Lake Waiau’s water levels have reached an unprecedented low, environmentalists said Friday.
Lake Waiau’s water levels have reached an unprecedented low, environmentalists said Friday.
The lake, near Mauna Kea’s summit, is a significant cultural site for Native Hawaiians. Nelson Ho, of the Sierra Club, visited the lake Thursday with a group of state and federal officials, as well as cultural practitioners, to assess the dropping water levels.
Once reaching depths of 9 feet, the lake has shrunk to a small puddle of about 1 foot, Ho said.
“It’s been a drought up there, actually,” he said, adding the lake usually replenishes itself during a cycle of wet winters following dry summers. “In 2010, the winter was dry. The water took a precipitous decline.”
The problem could be more than just one dry winter, he said. Scientists and environmentalists have two prevailing theories about what even allows the lake to exist in the otherwise dry, rocky terrain. One idea is that a clay layer exists somewhere below the lake. The other is a layer of permafrost, Ho said.
“Maybe global climate change, maybe the drought or something has done something to those layers,” he said. “It is very disconcerting. There is sorrow and questioning what is going on.”
Never in recorded history has the lake completely dried up, Ho added.
Hawaiians have always held the lake in high regard, leaving offerings there.
A resolution, drafted by the Waimea Civic Club, describes some of the lake’s cultural importance.
“Lake Waiau is noted to be a significant natural resource and a sacred site, a source of sacred water used in healing and cultural practices and is used as a sacred repository for the piko (umbilical cord) of babies born to families connected to the mountain,” the resolution said, adding that Hawaiian royalty, including Queen Emma, visited the lake for “physical and spiritual healing.”
Pua Case, a cultural practitioner, said the lake was the most sacred water for Hawaiians, because it was from the highest source. The dropping water levels have more significance than just an emptying lake, she said.
“It feels like, to me, as a Hawaiian, that it’s a plea, a sign that we have to activate ourselves to take better care of our water sources,” Case said.
Case’s pictures of the lake, posted online after Thursday’s visit, have prompted comments from Hawaiians questioning whether Lake Waiau’s guardian, Mooinanea, had abandoned the lake “because we have not taken care,” Case said.

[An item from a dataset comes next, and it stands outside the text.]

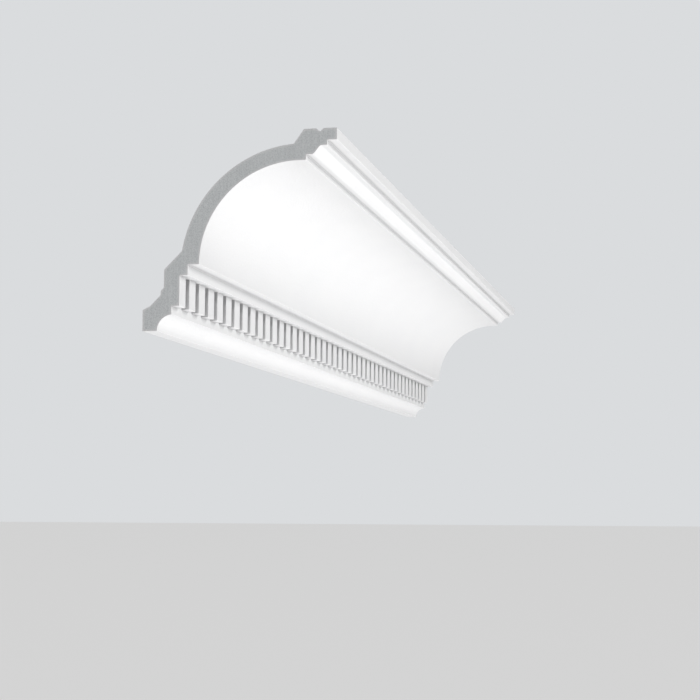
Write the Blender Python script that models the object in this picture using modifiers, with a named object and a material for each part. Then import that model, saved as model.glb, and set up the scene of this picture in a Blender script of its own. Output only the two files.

“That gives me hope, because we have not forgotten,” she added.
Department of Land and Natural Resources Natural Area Reserve System Specialist Ian Cole said the department is investigating the cause of the dropping water levels. Department officials are working on signs to warn visitors to the lake not to walk into the now-dried lake bed.
“People are more than welcome to hike to the edge of the lake,” Cole said. “We’re worried people will go to the crusted layer of where the water was and break through.”
Officials are trying to determine, but don’t yet know, if the decline is related to drought, or some other, as-yet-unidentified cause, Cole said. Scientists with the Hawaiian Volcano Observatory are also working with DLNR officials on the problem, Cole said, trying to determine if there is a volcano-related cause for the change.